La cosmologie arrive relativement bien à expliquer l'enchainement des processus physiques qui, depuis le BigBang ont conduit à l'Univers observable que nous connaissons. Toutefois, lorsque l'on regarde de près les processus mis en jeu, on se rend compte que l'édifice est très fragile et qu'une infime perturbation aurait suffit à le faire écrouler. En effet, un certain nombre de lois physiques et de constantes fondamentales doivent être ajustées avec une précision extrême (on parle de "fine tuning" en anglais) sous peine d'obtenir une évolution de l'Univers complètement différente. Par exemple, les conditions d'obtention de la nucléosynthèse, c'est-à-dire du processus de constitution des premiers noyaux des éléments simples (l'hydrogène par exemple), reposent sur des grandeurs physiques qui, si elles avaient été modifiées, ne serait-ce que par une fraction minuscule, auraient rendu cette nucléosynthèse impossible. La formation des étoiles, gigantesques machines à fabriquer les éléments plus lourds, n'aurait pas eu lieu non plus, et ainsi de suite... L'ajustement des grandeurs physiques impliquées dans l'expansion de l'Univers doit être précis jusqu'à une centaine de décimales, le moindre écart conduisant soit à un Univers qui se recontracte immédiatement après sa naissance, soit qui se disloque avant d'avoir pu donner naissance aux grandes structures cosmiques. Dans ces conditions, notre existence même repose sur un hasard incroyable, des probabilités tellement infimes qu'elles bouleversent le sens communs et qu'elles doivent donc cacher quelque chose de plus fondamental.
Un élément important à prendre en compte est le fait que la physicienne cosmologiste qui étudie l'Univers fait elle-même partie de celui-ci. C'est une situation curieuse en physique où l'observateur fait habituellement en sorte d'étudier un système en le regardant évoluer depuis l'extérieur. Le fait d'être partie intégrante du système, conduit à un raisonnement qualifié d'anthropique (à ne pas confondre avec "entropique") qui énonce que si l'être humain Est, et se pose des questions sur son existence, c'est que l'Univers dans lequel il vit ne peut être que comme cela, puisque s'il était différent, nous ne serions pas là pour nous poser la question ! J'ai le sentiment sans pouvoir l'expliquer clairement que ce principe anthropique est indissociable du fait que la notion de temps commence avec le BigBang; si on appelle "éternité" l'absence de temps, alors on peut imaginer que l'Univers surgit de l'éternité, crée son propre temps et évolue vers n'importe quel état possible. D'une certaine manière, l'éternité est tellement longue (!) que même ce qui est infiniment improbable arrive toujours...

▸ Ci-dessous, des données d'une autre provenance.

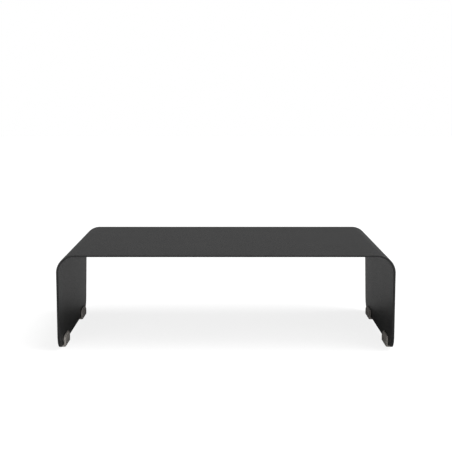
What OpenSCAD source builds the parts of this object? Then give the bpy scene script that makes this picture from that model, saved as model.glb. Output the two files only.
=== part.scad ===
// Monitor riser: a strip of sheet steel bent down at both ends, standing on four stick-on rubber feet.
// X runs across the riser's width, Y from its front edge to its rear edge, Z up from the surface below it.
// The origin is on that surface, under the middle of the riser.

/* [Riser] */
// Width over the outer faces of the legs
riser_w = 450; // [300:5:900]
// Depth from the front edge to the rear edge
riser_d = 280; // [200:5:450]
// Height of the top face above the surface that the feet stand on
riser_h = 132; // [80:1:220]
// Thickness of the sheet
sheet_t = 3; // [1.5:0.5:5]
// Outer radius of the two bends
bend_r = 24; // [8:1:40]
// How far a leg's front and rear edges each draw in between the bend and the leg's lower edge
leg_draw = 9.5; // [0:0.5:20]
// Radius of a leg's lower corners
leg_corner_r = 21; // [4:1:30]

/* [Feet] */
// Length of a foot along the leg
foot_l = 40; // [20:1:50]
// Height of a foot's top edge above the surface below
foot_h = 14.5; // [10:0.5:25]
// Thickness of the ledge that the leg's lower edge stands on
foot_ledge_t = 2.5; // [1.5:0.5:6]
// Thickness of the pad that lies along the inside of the leg
foot_pad_t = 3.2; // [2:0.2:8]
// Radius of a pad's two upper corners, seen from the side of the riser
foot_corner_r = 6; // [3:0.5:8]
// Gap along the leg between a foot and the end of the leg's rounded corner
foot_end_gap = 7.5; // [0:0.5:15]
// How far the ledge stays inside the outer face of the leg
ledge_inset = 0.5; // [0:0.1:1.5]

/* [Tape] */
// Thickness of the double-sided tape between a foot and the leg
tape_t = 0.8; // [0.2:0.1:2]
// Margin between the edges of the tape and the edges of the pad
tape_margin = 1; // [0.5:0.1:2]

/* [Hidden] */
SHEET_COLOUR = [0.2, 0.2, 0.2];
FOOT_COLOUR = [0.44, 0.42, 0.4];
TAPE_COLOUR = [0.1, 0.1, 0.1];

LEFT = -1;
RIGHT = 1;
FRONT = -1;
REAR = 1;
$fn = 96;

// The legs: they run from the lower end of a bend down to the ledges of the feet.
leg_top = riser_h - bend_r;
leg_bottom = foot_ledge_t;
leg_slant = atan(leg_draw / (leg_top - leg_bottom));
// Where the flat of a leg's lower edge ends, and the corner's curve begins, on either side of the middle
corner_reach = leg_corner_r * tan(45 - leg_slant / 2);
leg_flat = riser_d / 2 - leg_draw - corner_reach;

// The feet: these distances run inward from the outer face of the leg.
tape_back = sheet_t;
pad_back = tape_back + tape_t;
pad_face = pad_back + foot_pad_t;
foot_y = leg_flat - foot_end_gap - foot_l / 2;

// An upright arch, seen from the front: square below, rounded at both upper corners.
module arch(half_w, top, r) {
    union() {
        translate([-half_w, 0])
            square([2 * half_w, top - r]);
        translate([r - half_w, 0])
            square([2 * (half_w - r), top]);
        for (side = [LEFT, RIGHT])
            translate([side * (half_w - r), top - r])
                circle(r = r);
    }
}

// The bent strip, seen from the front: the space under the riser is cut out of the arch.
module bent_strip() {
    difference() {
        arch(riser_w / 2, riser_h, bend_r);
        arch(riser_w / 2 - sheet_t, riser_h - sheet_t, bend_r - sheet_t);
    }
}

// The outline of the strip, seen from the side: full depth at the top and drawn in down the legs.
module side_outline() {
    side_x = leg_flat + leg_corner_r * cos(leg_slant);
    side_y = leg_bottom + leg_corner_r * (1 - sin(leg_slant));
    union() {
        polygon([
            [-riser_d / 2, riser_h + sheet_t],
            [-riser_d / 2, leg_top],
            [-side_x, side_y],
            [-leg_flat, leg_bottom],
            [leg_flat, leg_bottom],
            [side_x, side_y],
            [riser_d / 2, leg_top],
            [riser_d / 2, riser_h + sheet_t]
        ]);
        for (end = [FRONT, REAR])
            translate([end * leg_flat, leg_bottom + leg_corner_r])
                circle(r = leg_corner_r);
    }
}

module riser_sheet() {
    color(SHEET_COLOUR)
        intersection() {
            rotate([90, 0, 0])
                linear_extrude(height = riser_d, center = true)
                    bent_strip();
            rotate([90, 0, 90])
                linear_extrude(height = riser_w, center = true)
                    side_outline();
        }
}

// A foot from its end: the ledge under the leg's lower edge and the pad with its rounded upper edge.
module foot_section() {
    translate([ledge_inset, 0])
        square([pad_face - ledge_inset, foot_ledge_t]);
    translate([pad_back, 0])
        square([foot_pad_t, foot_h - foot_pad_t]);
    intersection() {
        translate([pad_back, foot_h - foot_pad_t])
            circle(r = foot_pad_t);
        translate([pad_back, 0])
            square([foot_pad_t, foot_h]);
    }
}

// A foot from above: its two inner corners are rounded by the same radius as the pad's upper edge.
module foot_plan() {
    square([pad_face - foot_pad_t, foot_l]);
    translate([0, foot_pad_t])
        square([pad_face, foot_l - 2 * foot_pad_t]);
    for (y = [foot_pad_t, foot_l - foot_pad_t])
        translate([pad_back, y])
            circle(r = foot_pad_t);
}

// A foot or its tape from the side of the riser: a flat-bottomed plate with two rounded upper corners.
module foot_side(length, top, r) {
    square([length, top - r]);
    translate([r, 0])
        square([length - 2 * r, top]);
    for (y = [r, length - r])
        translate([y, top - r])
            circle(r = r);
}

// One foot, with its ledge towards the outer face of the leg at X = 0 and its middle at Y = 0.
module foot() {
    color(FOOT_COLOUR)
        translate([0, -foot_l / 2, 0])
            intersection() {
                translate([0, foot_l, 0])
                    rotate([90, 0, 0])
                        linear_extrude(height = foot_l)
                            foot_section();
                linear_extrude(height = foot_h)
                    foot_plan();
                rotate([90, 0, 90])
                    linear_extrude(height = pad_face)
                        foot_side(foot_l, foot_h, foot_corner_r);
            }
}

// The tape of one foot, in the same place as foot(). It starts a margin above the ledge.
module tape() {
    tape_bottom = foot_ledge_t + tape_margin;
    color(TAPE_COLOUR)
        translate([tape_back, tape_margin - foot_l / 2, tape_bottom])
            rotate([90, 0, 90])
                linear_extrude(height = tape_t)
                    foot_side(
                        foot_l - 2 * tape_margin,
                        foot_h - tape_margin - tape_bottom,
                        foot_corner_r - tape_margin
                    );
}

// Places a foot or its tape at one corner. All four feet are the same part, turned to face inward.
module at_corner(side, end) {
    translate([side * riser_w / 2, end * foot_y, 0])
        rotate([0, 0, side == RIGHT ? 180 : 0])
            children();
}

module foot_front_left() {
    at_corner(LEFT, FRONT) foot();
}

module foot_front_right() {
    at_corner(RIGHT, FRONT) foot();
}

module foot_rear_left() {
    at_corner(LEFT, REAR) foot();
}

module foot_rear_right() {
    at_corner(RIGHT, REAR) foot();
}

module tape_front_left() {
    at_corner(LEFT, FRONT) tape();
}

module tape_front_right() {
    at_corner(RIGHT, FRONT) tape();
}

module tape_rear_left() {
    at_corner(LEFT, REAR) tape();
}

module tape_rear_right() {
    at_corner(RIGHT, REAR) tape();
}

riser_sheet();
foot_front_left();
foot_front_right();
foot_rear_left();
foot_rear_right();
tape_front_left();
tape_front_right();
tape_rear_left();
tape_rear_right();
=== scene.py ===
"""A satin black monitor riser, bent from one strip of sheet steel, on four stick-on rubber feet.

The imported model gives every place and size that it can. Lengths are in metres.
"""

import math

import bmesh
import bpy
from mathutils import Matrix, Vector


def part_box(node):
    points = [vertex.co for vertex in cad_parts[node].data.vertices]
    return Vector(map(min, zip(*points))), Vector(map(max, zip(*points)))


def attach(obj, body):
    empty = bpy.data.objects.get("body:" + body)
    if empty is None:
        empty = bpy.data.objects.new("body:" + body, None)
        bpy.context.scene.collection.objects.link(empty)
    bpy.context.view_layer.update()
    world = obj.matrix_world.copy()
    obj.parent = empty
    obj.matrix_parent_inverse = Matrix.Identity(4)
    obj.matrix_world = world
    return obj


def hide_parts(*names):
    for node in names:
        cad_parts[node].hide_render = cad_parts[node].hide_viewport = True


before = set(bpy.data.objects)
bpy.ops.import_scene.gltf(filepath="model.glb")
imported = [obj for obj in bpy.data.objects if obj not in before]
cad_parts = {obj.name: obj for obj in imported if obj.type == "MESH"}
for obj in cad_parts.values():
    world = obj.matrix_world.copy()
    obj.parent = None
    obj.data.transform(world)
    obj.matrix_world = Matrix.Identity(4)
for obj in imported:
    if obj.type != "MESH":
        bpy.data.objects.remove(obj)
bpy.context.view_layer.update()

# ---------------------------------------------------------------- sizes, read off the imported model
sheet_low, sheet_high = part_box("riser_sheet")
tape_low, tape_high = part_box("tape_front_left")
foot_low, foot_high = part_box("foot_front_left")
HALF_WIDTH = sheet_high.x
HALF_DEPTH = sheet_high.y
TOP = sheet_high.z
LEG_BOTTOM = sheet_low.z
# These four run inward from the outer face of a leg.
SHEET = tape_low.x + HALF_WIDTH
PAD_BACK = tape_high.x + HALF_WIDTH
PAD_FACE = foot_high.x + HALF_WIDTH
LEDGE_EDGE = foot_low.x + HALF_WIDTH
# Half of a foot's length, how far its middle is from the middle of the riser, and the tape's margin in it.
HALF_FOOT = (foot_high.y - foot_low.y) / 2
FOOT_Y = -(foot_low.y + foot_high.y) / 2
TAPE_MARGIN = foot_high.y - tape_high.y

# ---------------------------------------------------------------- curves that no box can give
BEND_R = 0.024
LEG_DRAW = 0.0095
LEG_CORNER_R = 0.021
ARRIS_R = 0.0004
FOOT_CORNER_R = 0.006

# ---------------------------------------------------------------- the strip, laid flat
# s runs along the strip from the middle of the top, y across it.
TOP_END = HALF_WIDTH - BEND_R
BEND_END = TOP_END + BEND_R * math.pi / 2
LEG = TOP - BEND_R - LEG_BOTTOM
STRIP_END = BEND_END + LEG
SLANT = math.atan(LEG_DRAW / LEG)
LEG_FLAT = HALF_DEPTH - LEG_DRAW - LEG_CORNER_R * math.tan(math.pi / 4 - SLANT / 2)
# How many steps the mesh takes over each stretch of the strip.
TOP_STEPS = 24
BEND_STEPS = 22
LEG_STEPS = 14
CORNER_STEPS = 14
ACROSS_STEPS = 30
ARRIS_STEPS = 3
# How far inside the strip's edge the plain grid ends, and the rings of the mesh between that and the arris.
BORDER = 0.012
RING_INSETS = (0.008, 0.005, 0.003, 0.0016, 0.0008)
# How far from an arris the rim attribute has faded to about a third of what it is there.
RIM_FADE = 0.003


def steps(start, end, count):
    """count + 1 evenly spaced numbers from start to end."""
    return [start + (end - start) * i / count for i in range(count + 1)]


def on_sheet(s, y, depth):
    """The point at s along the strip and y across it, at a depth below its outer face."""
    run = abs(s)
    if run <= TOP_END:
        x, z, out_x, out_z = run, TOP, 0.0, 1.0
    elif run <= BEND_END:
        turn = (run - TOP_END) / BEND_R
        out_x, out_z = math.sin(turn), math.cos(turn)
        x, z = TOP_END + BEND_R * out_x, TOP - BEND_R * (1 - out_z)
    else:
        x, z, out_x, out_z = HALF_WIDTH, TOP - BEND_R - (run - BEND_END), 1.0, 0.0
    return Vector((math.copysign(x - depth * out_x, s), y, z - depth * out_z))


def side_stations():
    """(s, y, outward s, outward y) along the rear edge, from the middle of the top to a leg's lower edge."""
    stations = [(s, HALF_DEPTH, 0.0, 1.0) for s in steps(0, TOP_END, TOP_STEPS)[:-1]]
    stations += [(s, HALF_DEPTH, 0.0, 1.0) for s in steps(TOP_END, BEND_END, BEND_STEPS)[:-1]]
    centre_s = STRIP_END - LEG_CORNER_R
    corner_start = centre_s + LEG_CORNER_R * math.sin(SLANT)
    for s in steps(BEND_END, corner_start, LEG_STEPS)[:-1]:
        y = HALF_DEPTH - (s - BEND_END) * math.tan(SLANT)
        stations.append((s, y, math.sin(SLANT), math.cos(SLANT)))
    for turn in steps(SLANT, math.pi / 2, CORNER_STEPS):
        out_s, out_y = math.sin(turn), math.cos(turn)
        point = (centre_s + LEG_CORNER_R * out_s, LEG_FLAT + LEG_CORNER_R * out_y)
        stations.append((*point, out_s, out_y))
    return stations


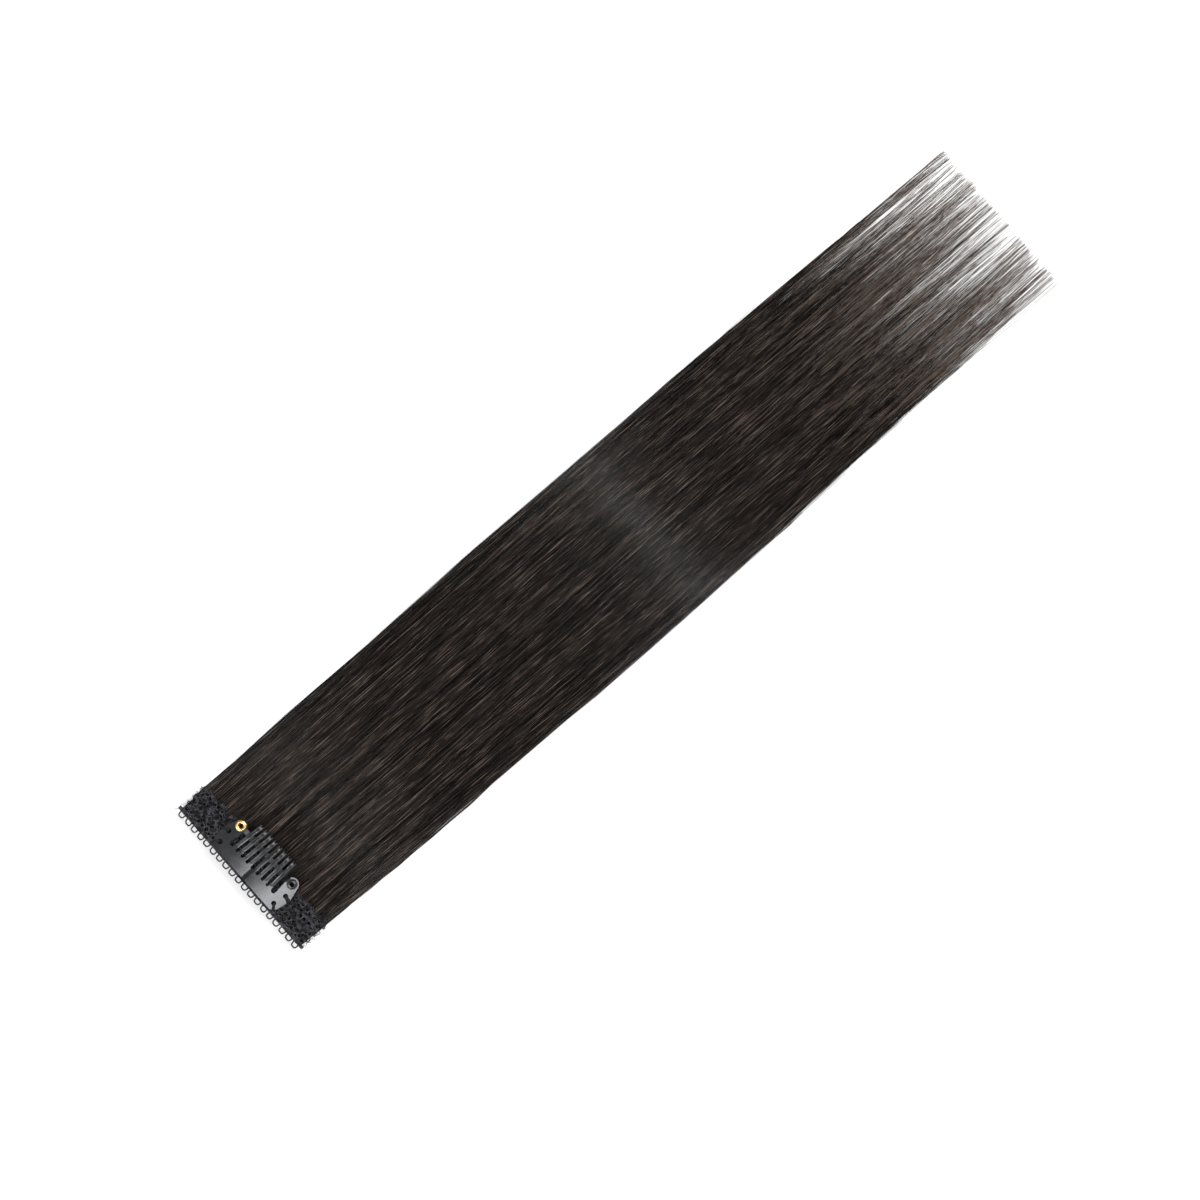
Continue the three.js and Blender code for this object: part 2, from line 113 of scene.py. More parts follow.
# Waves of a wisp's or a strand's own, as pairs: how many lie along the hair, and their size
WISP_WANDER = ((0.7, 0.55), (2.2, 0.45), (5.0, 0.25))
STRAND_WANDER = ((1.1, 0.1), (3.1, 0.06))
WISP_WEAVE = ((0.9, 0.03), (2.2, 0.02), (5.0, 0.025))
TONE_WAVES = ((1.5, 0.05), (4.0, 0.05))
LOOSE_WANDER = 4.0

# Flyaways sway along the sides and rise a little. Crossers lie over the others, and start, leave and
# sink back over these pairs of a place along the hair and a length.
FLYAWAYS = 70
FLY_SWAY = 1.5
FLY_GROWTH = 0.7
FLY_WAVE = 0.5
FLY_WAVES = 1.4
FLY_LIFT = 0.4
CROSSERS = 60
CROSS_DRIFT = 2.2
CROSS_START = (0.03, 0.3)
CROSS_LENGTH = 0.35
CROSS_BACK = (0.6, 0.4)
CROSS_RISE = (0.03, 0.06)
CROSS_SINK = (0.8, 0.2)
CROSS_GAP = 0.05

# Tone: a wisp's own, a lighter few, what each strand adds, and bands across the weft
TONE_LENGTH = 12.0
WISP_TONE = 0.43
WISP_TONE_SPREAD = 0.08
LIGHT_WISP_SHARE = 0.05
LIGHT_WISP_TONE = 0.25
STRAND_TONE_SPREAD = 0.38
TONE_BAND = 0.05
TONE_BAND_WIDTH = 7.3
TONE_CEILING = 0.78
NUMBER_STEP = 5.0
NUMBER_SPREAD = 4.0

# Tone added along the hair. Its rise towards the tips is painted light: light that passes through the thin
# tips, put into their colour.
TONE_AND_TIP_LIGHT_ALONG = [
    {"s": 0.0, "more": 0.02},
    {"s": 0.3, "more": -0.05},
    {"s": 0.65, "more": -0.02},
    {"s": 0.78, "more": 0.1},
    {"s": 0.9, "more": 0.48},
    {"s": 1.0, "more": 0.8},
]

# Which layer the wisps lie in, from 0 on the ground to 1 at the top
WISP_LAYERS = [
    {"share": 0.0, "layer": 0.0},
    {"share": 0.17, "layer": 0.14},
    {"share": 0.5, "layer": 0.78},
    {"share": 1.0, "layer": 1.0},
]
LAYER_TOP = 1.02

# Hair's outline: distance from the lace's middle, height of its top, share of the weft's width.
# Its sheen lies on its crest.
OUTLINE = [
    {"y": -4, "top": 1.85, "spread": 1.0},
    {"y": 6.5, "top": 1.95, "spread": 1.0},
    {"y": 11.5, "top": 2.6, "spread": 1.0},
    {"y": 22, "top": 3.9, "spread": 1.005},
    {"y": 50, "top": 4.15, "spread": 1.015},
    {"y": 110, "top": 3.95, "spread": 1.03},
    {"y": 140, "top": 4.25, "spread": 1.03},
    {"y": 157, "top": 4.6, "spread": 1.03},
    {"y": 166, "top": 4.7, "spread": 1.025},
    {"y": 175, "top": 4.58, "spread": 1.02},
    {"y": 195, "top": 4.05, "spread": 1.01},
    {"y": 240, "top": 2.9, "spread": 0.985},
    {"y": 270, "top": 2.2, "spread": 0.965},
    {"y": 295, "top": 1.6, "spread": 0.95},
    {"y": 318, "top": 0.9, "spread": 0.94},
]
SHOULDER_OUT = 1.2
SHOULDER_POWER = 4
SHOULDER_LEAST = 0.04
RIDGE_PITCH = 4.5
RIDGE_MEAN = 0.94
RIDGE_SWING = 0.06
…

Une autre façon de voir les choses, mais qui n'est peut-être pas si différente, est d'imaginer qu'il existe un très grand nombre, voire une infinité d'Univers ayant chacun leurs propres lois et constantes physiques. Parmi tous ces Univers, certains ont les bonnes caractéristiques pour évoluer vers un système pouvant engendrer la vie et l'intelligence, d'autres n'ont jamais pu créer les éléments simples et sont dominés par le rayonnement, d'autres encore ont évolué vers des états inimaginables pour un Humain. Si cette approche est la bonne, notre Univers ne serait alors qu'un élément d'un objet beaucoup plus complexe, le Multivers. Ceci ne fait finalement que prolonger l'aspect "fractal" de l'Univers. Du temps d'Edwin Hubble, les galaxies étaient des univers îles, le Multivers est encore au-delà.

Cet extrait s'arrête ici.